Sinemasal Sayıklamalar #3

  • Fark ettim de sinema üzerine yazmayalı uzun zaman olmuş. Biriktirmeyi sevmeye başladım galiba. Ama unutma sorunu da vuku buluyor ki bazı filmler yazılmadan geçiliyor.
  • Uzun yıllardır izlemek isteyip kopyasını edinemediğim Robert Altman başyapıtı Nashville’i uzun uğraşlar sonucunda buldum ve izledim. Açıkçası beni pek heyecanlandırdığı söylenemez. Bundaki esas neden country müzik sevdalısı olmamamdır. Film, başlı başına bir saygı duruşu çünkü. Ama şu bir gerçek ki Altman hayran olunacak bir yönetmen. Belgesele bu kadar yakın ve bu kadar içten bir eser yaratması harikulade.
  • Geçen haftalarda bir notumda herkesin farklı bir dünyası olduğunu yazmıştım. İşte Notorious da bunu anlatıyor. Brooklyn’li gençlerin ve dolayısıyla Amerikan rap piyasasının bizim dünyamızdan çok farklı bir yaşam biçimi var. Sanki bambaşka bir gezegende yaşıyorlar. Notorious’u salt bu dünyayı gözlemlemek için izleyebilirsiniz, rap müzikten nefret etseniz bile.
  • Geçen yılın Altın Palmiye sahibi Entre les Murs’u yeni izleyebildim. Bakalım Haneke’nin yeni filmini ne zaman izleyebileceğim. Filme dönersek, tek özelliği doğallığı ama bunu öyle bir kullanıyor ki hem zamanı geçiriyor hem de ortaya bir sinema eseri çıkarıyor.
  • Bernardo Bertalucci’nin ünlü filmlerinden Last Tango in Paris’i de yaklaşık 10 gün önce izledim. Film belki başyapıt değil lakin kendi içinde çok nitelikli. Bir kere Marlon Brando’ya sahip ve Brando filmde coşuyor resmen. Oyunculuk şovu yapıyor ki öyle böyle değil. Bazı sahnelerde her şeyi bırakıp Brando’yu izledim ki bu, film adına bir eksi. Öte yandan tamamen bir Bertalucci fantezisi izliyoruz, hafif açık seçik. Ama ben daha çok açıklık var diye okumuştum, gayet normal ve kararında geldi.

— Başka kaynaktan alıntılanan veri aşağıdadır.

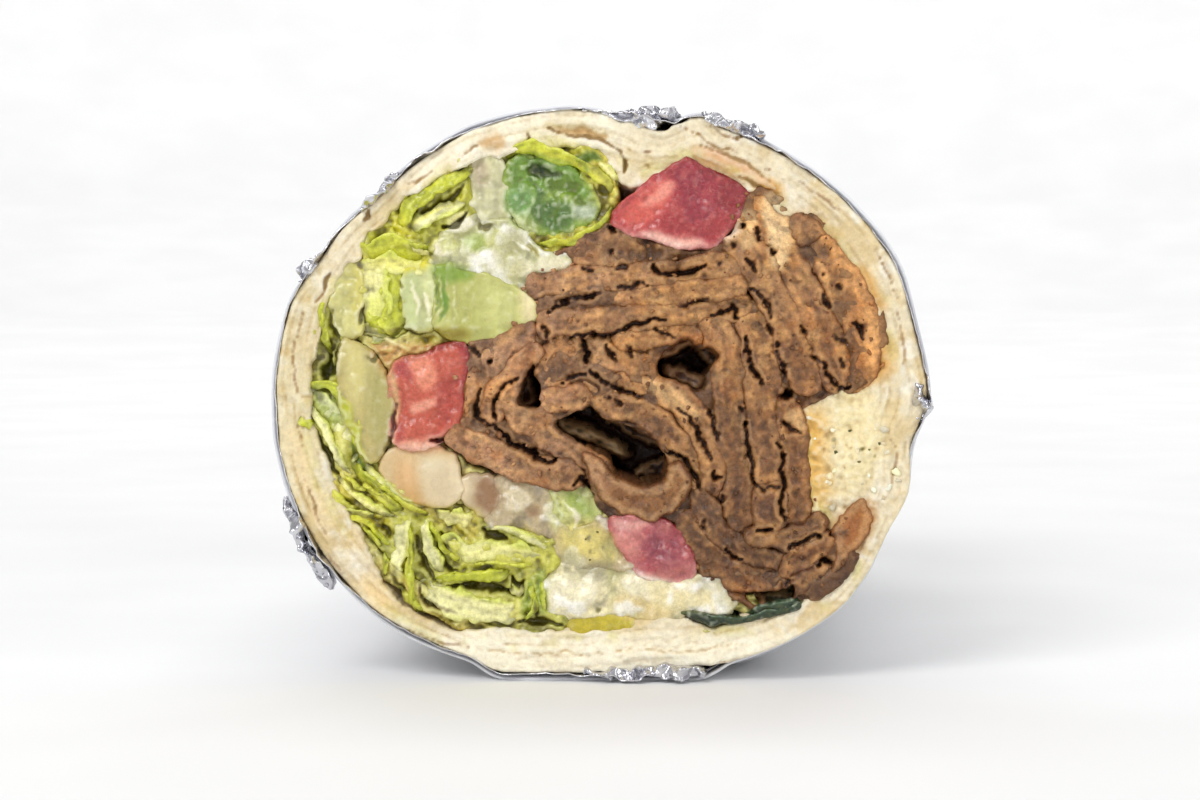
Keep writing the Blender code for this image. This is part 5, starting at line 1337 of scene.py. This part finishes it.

  • Transformers’ın devam filmi sinemalardayken ben daha ilk filmi izledim. Evet, film eğlenceli ve komik ama Michael Bay baltalamak için elinden geleni yapmış. Açık söyleyeyim, Spielberg yapımcı olmasa bu filmin yüzüne bakılmazdı. Spielberg bilindik temalarıyla günü kurtarıyor ama sadece günü kurtarabiliyor.

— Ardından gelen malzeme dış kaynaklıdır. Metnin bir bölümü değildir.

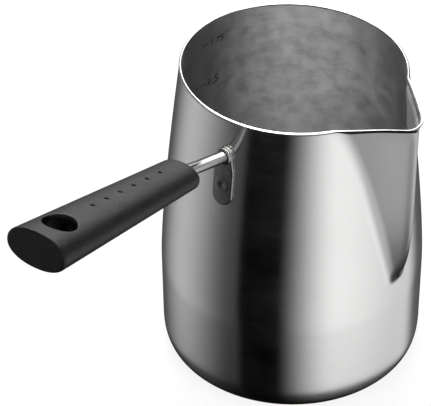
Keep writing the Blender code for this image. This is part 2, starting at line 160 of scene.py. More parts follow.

  • Megan Fox kadar itici bir arzu nesnesi görmemiştim. Bu kadar ruhsuz oynanıp, bu kadar sevimsiz olunabilir. Hollywood’da güzel mi kalmadı kardeşim? Kız, çirkin denebilecek kadar berbat!
  • Dayanamadım ve Up’ı korsan çekimiyle izledim. Ama bu Pixar’ın hatası, Avrupa’ya 5 ay sonraya gönderirsen filmi böyle olur. Bak Ice Age 3’e tüm dünyada aynı gün vizyona girdi, sinemada izledim.
  • Up, Pixar’ın en iyilerinden değil ama bir Pixar filmi olarak keyifle izleniyor. Hele filmdeki amcamızın evlilik hayatını anlatan sessiz 3-4 dakikalık kurgu var ki harikulade. Tüm film böyle olsa enfes bir deneyim olurdu. Filmde beni rahatsız eden esas nokta konudaki bariz saçmalıklar. Belki bir animasyon olarak kabul edilebilir ama ana kahramanları insan olan bir filmde mantık aranmalı bence. Koca evin balonlarla uçup, ta Güney Amerika’ya varması fikri bana cazip gelmedi. Pixar daha dahiyane fikirler üretmeli.
  • Ice Age 3, işi tamamen stand-up’a döküyor. Espriler çok iyi. Filmlere göndermeler yapılmış. Hepsi güzel de sinema filmi olarak halefini taklitten öteye gidemiyor. Bariz ticari olarak yapılmış. Her Hollywood filmi belki öyle ama çok belli ediyor. Üstelik artık Scrat da kabak tadı vermeye başladı, Jerry’yi bir türlü yakalayamayan Tom’a dönüşüyor.
  • Dün akşam ikinci defa Nuovo Cinema Paradiso’yu izledim. Mükemmel! Hayatımın filmlerinden birisi. Ayrıca sinema aşkını filme yansıttığı için daha özel bir yere sahip.
  • Cinema Paradiso’nun esas vurucu gücü sahiciliği! Hikayesi o kadar gerçek ve onu o kadar içten ve sıcak anlatıyor ki vurulmamak elde değil. Ennio Morricano imzalı müzikleri, harikulade bir sanat yönetimi, doğal oyunculukları da cabası. Düşünüyorum acaba benim Top 4 filmim, Top 5 mi olsa?